To even use the word “ethics” in association with Mitch McConnell’s name is appalling. Better to use the words “cash register politician.”

McConnell is the king of the PACs (political action committees). Scores of insurance, medical, auto, oil, mining, drug, tobacco, hospital chains and other industry contributions pour into his coffers in return for his votes, his support and his networking energies inside the Senate.

McConnell’s most unique characteristic is his utter shamelessness, a brazen willingness to oppose all kinds of ethics reforms while holding the Chair of the Ethics Committee. Last year he led the opposition to a bi-partisan bill to clean up the campaign finance racket. He wants no limits on campaign expenditures.

He called campaign finance reform “food stamps for politicians,” at the time he set a record in spending over $2 million in free postage to send his propaganda to Kentucky. He is a leading abuser of this “franking” privilege.

Until he no longer could withstand public pressure, McConnell opposed legislation to curtail the gift giving that lobbyists lavish on Congressional politicians from free liquor to free junkets at luxury resorts. Again he was brash about his opposition.

Similarly, McConnell used his muscle to undermine lobbying reform until he was overwhelmed but he succeeded in weakening its provisions.

The New York Times, in a recent profile, called him the “leading Republican opponent of efforts to overhaul campaign-finance laws and lobbying-reform laws.” The paper could have added that he was the leading adversary against the successful “motor voter” law that has already registered over five million American citizens to vote.

Around Washington town, the campaign check-writers view Senator McConnell as “Mr.

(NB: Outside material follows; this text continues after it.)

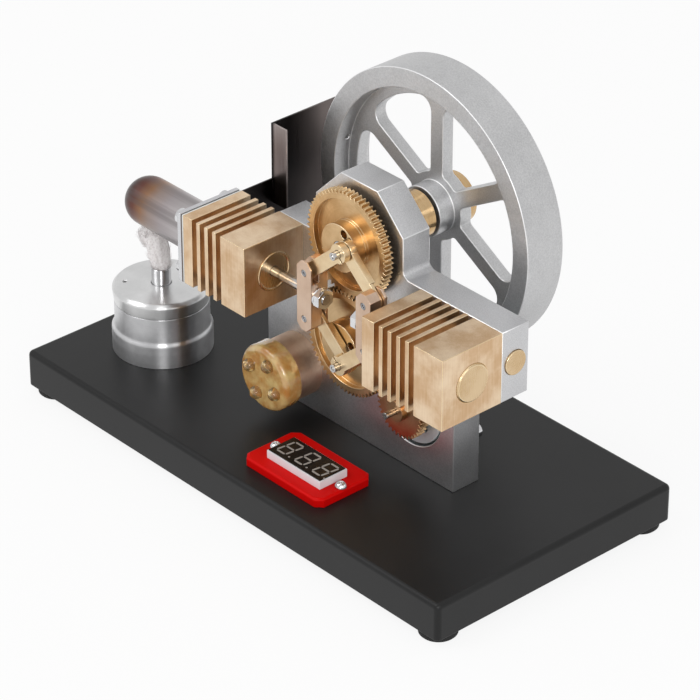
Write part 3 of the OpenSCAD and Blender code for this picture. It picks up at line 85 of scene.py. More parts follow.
class Wire:
    """A shader socket that takes part in Python expressions."""

    def __init__(self, bench: "Bench", socket: bpy.types.NodeSocket) -> None:
        """Keeps the socket and the bench that adds nodes behind it.

        Args:
            bench: The bench of the material that the socket belongs to.
            socket: An output socket.
        """
        self.bench = bench
        self.socket = socket

    def _math(self, operation: str, first: "Wire | float", second: "Wire | float") -> "Wire":
        """Adds one Math node.

        Args:
            operation: The node's operation.
            first: Its first value.
            second: Its second value.

        Returns:
            The node's output.
        """
        return self.bench.add("ShaderNodeMath", {"operation": operation}, {0: first, 1: second})

    def __add__(self, other: "Wire | float") -> "Wire":
        """Sum."""
        return self._math("ADD", self, other)

    def __radd__(self, other: float) -> "Wire":
        """Sum with a number on the left."""
        return self._math("ADD", other, self)

    def __sub__(self, other: "Wire | float") -> "Wire":
        """Difference."""
        return self._math("SUBTRACT", self, other)

    def __rsub__(self, other: float) -> "Wire":
        """Difference from a number on the left."""
        return self._math("SUBTRACT", other, self)

    def __mul__(self, other: "Wire | float") -> "Wire":
        """Product."""
        return self._math("MULTIPLY", self, other)

    def __rmul__(self, other: float) -> "Wire":
        """Product with a number on the left."""
        return self._math("MULTIPLY", other, self)

    def __truediv__(self, other: "Wire | float") -> "Wire":
        """Quotient."""
        return self._math("DIVIDE", self, other)

    def __pow__(self, other: "Wire | float") -> "Wire":
        """Power."""
        return self._math("POWER", self, other)

    def at_least(self, low: "Wire | float") -> "Wire":
        """The larger of this value and low."""
        return self._math("MAXIMUM", self, low)

    def at_most(self, high: "Wire | float") -> "Wire":
        """The smaller of this value and high."""
        return self._math("MINIMUM", self, high)

    def swing(self, amount: float) -> "Wire":
        """How far a noise value is from its middle, times an amount."""
        return (self - NOISE_MIDDLE) * amount

    def between(self, low: float, high: float) -> "Wire":
        """This value as a soft share of the way from low to high.

        Args:
            low: The value that gives 0.
            high: The value that gives 1.

        Returns:
            The share, from 0 to 1.
        """
        return self.bench.add("ShaderNodeMapRange", {"interpolation_type": "SMOOTHSTEP"},
                              {0: self, 1: low, 2: high})


class Bench:
    """The node tree of one material or of the surroundings, where nodes are added."""

    def __init__(self, owner: bpy.types.Material | bpy.types.World, output: str) -> None:
        """Clears the owner's tree and lays out its output.

        Args:
            owner: The material or world to build in.
            output: The type of its output node.
        """
        owner.use_nodes = True
        self.tree = owner.node_tree
        self.tree.nodes.clear()
        self.output = self.tree.nodes.new(output)

    def connect(self, node: bpy.types.Node, sockets: dict[int | str, object]) -> None:
        """Sets or links the input sockets of a node.

        Args:
            node: The node.
            sockets: A value or a wire for each socket's name or number.
        """
        for key, value in sockets.items():
            if isinstance(value, Wire):
                self.tree.links.new(value.socket, node.inputs[key])
            else:
                node.inputs[key].default_value = value

    def add(self, kind: str, settings: dict[str, object], sockets: dict[int | str, object],
            output: int | str = 0) -> Wire:
        """Adds any node.

        Args:
            kind: The node's type.
            settings: Its settings, set first. The key stops holds a ramp's places and colours.
            sockets: Values or wires of its input sockets.
            output: The name or number of the output that is returned.

        Returns:
            That output.
        """
        node = self.tree.nodes.new(kind)
        for key, value in settings.items():
            if key == "stops":
                self.lay_stops(node.color_ramp, value)
            else:
                setattr(node, key, value)
        self.connect(node, sockets)
        return Wire(self, node.outputs[output])

    def lay_stops(self, ramp: bpy.types.ColorRamp, stops: Stops) -> None:
        """Sets the places and colours of a ramp.

        Args:
            ramp: The ramp.
            stops: The place and colour of each stop, in order.
        """
        while len(ramp.elements) < len(stops):
            ramp.elements.new(1.0)
        for element, (place, colour) in zip(ramp.elements, stops):
            element.position = place
            element.color = (*colour, 1.0)

    def show(self, shader: Wire) -> None:
        """Links a shader to the output."""
        self.connect(self.output, {0: shader})

    def principled(self, **sockets: object) -> None:
        """Adds the Principled shader and links it to the output.

        Args:
            sockets: Its socket names, with underscores for spaces, and their values or wires.
        """
        named = {key.replace("_", " "): value for key, value in sockets.items()}
        self.show(self.add("ShaderNodeBsdfPrincipled", {}, named))

    def rays(self, kind: str) -> Wire:
        """One for rays of a kind, such as Camera, and zero for others."""
        return self.add("ShaderNodeLightPath", {}, {}, f"Is {kind} Ray")

    def place(self) -> Wire:
        """The point on the piece, in the row frame at rest, in metres."""
        return self.add("ShaderNodeTexCoord", {}, {}, "Object")

    def parts_of(self, vector: Wire) -> tuple[Wire, Wire, Wire]:
        """The X, Y and Z of a vector.

        Args:
            vector: The vector.

        Returns:
            Its three parts.
        """
        outputs = self.add("ShaderNodeSeparateXYZ", {}, {0: vector}).socket.node.outputs
        return Wire(self, outputs[0]), Wire(self, outputs[1]), Wire(self, outputs[2])

    def vector(self, x: Wire | float, y: Wire | float, z: Wire | float) -> Wire:
        """A vector from three values."""
        return self.add("ShaderNodeCombineXYZ", {}, {0: x, 1: y, 2: z})

    def blend(self, share: Wire, first: Colour | Wire, second: Colour | Wire) -> Wire:
        """Mixes two colours.

        Args:
            share: How much of the second colour there is, from 0 to 1.
            first: The first colour.
            second: The second colour.

        Returns:
            The mixed colour.
        """
        factor_socket, first_socket, second_socket, colour_output = 0, 6, 7, 2
        colours = [each if isinstance(each, Wire) else (*each, 1.0) for each in (first, second)]
        return self.add(
            "ShaderNodeMix", {"data_type": "RGBA", "clamp_factor": True},
            {factor_socket: share, first_socket: colours[0], second_socket: colours[1]},
            colour_output)

    def bump(self, height: Wire, depth: float) -> Wire:
        """A bumped normal.

        Args:
            height: Heights from 0 to 1.
            depth: The real depth of a height of 1, in metres.

        Returns:
            The normal.
        """
        return self.add("ShaderNodeBump", {}, {"Height": height, "Distance": depth})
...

Reliable.” He votes as his political campaign is paid. Business money wants him to vote to tie the hands of judges and jurors so that corporate polluters and defective product manufacturers can escape responsibility for their injuries to innocent people. So they write him checks and he delivers in his typically loud and brazen manner.

Hard core pornographers are not writing him checks: so he introduces a bill to let victims of sex crimes sue hardcore pornographers who stimulated their offenders. But when workers, children and parents are killed or injured from dangerous workplaces or products, such as defective automobiles or flammable fabrics, there is McConnell determined to block their right to their full day in court.

And as an ally of the nation’s richest drug dealers, the tobacco companies, Mitch McConnell is second to none in defending their right to addict youngsters free of effective regulation. Over 400,000 Americans die from smoking every year and most of them were tempted into the addiction by the clever attractions of tobacco promotions when they were early teenagers.

The financial industry sends him contributions. McConnell delivers for them again this year with a vote to weaken defrauded investor protections in legislation that critics call “the crooks and swindlers protection” Act.

The Democratic Party in Kentucky is weak and in disarray which is the way an aggressive, cash rich and sometimes dirty campaigner like McConnell likes it.

He is up for re-election next year and, with the absence of a vigorous two-party context, he may well slither through for another six years of consummate hypocrisy — the Ethics chairman who fights all major ethics reforms and exploits the monied politics for all its greasy worth.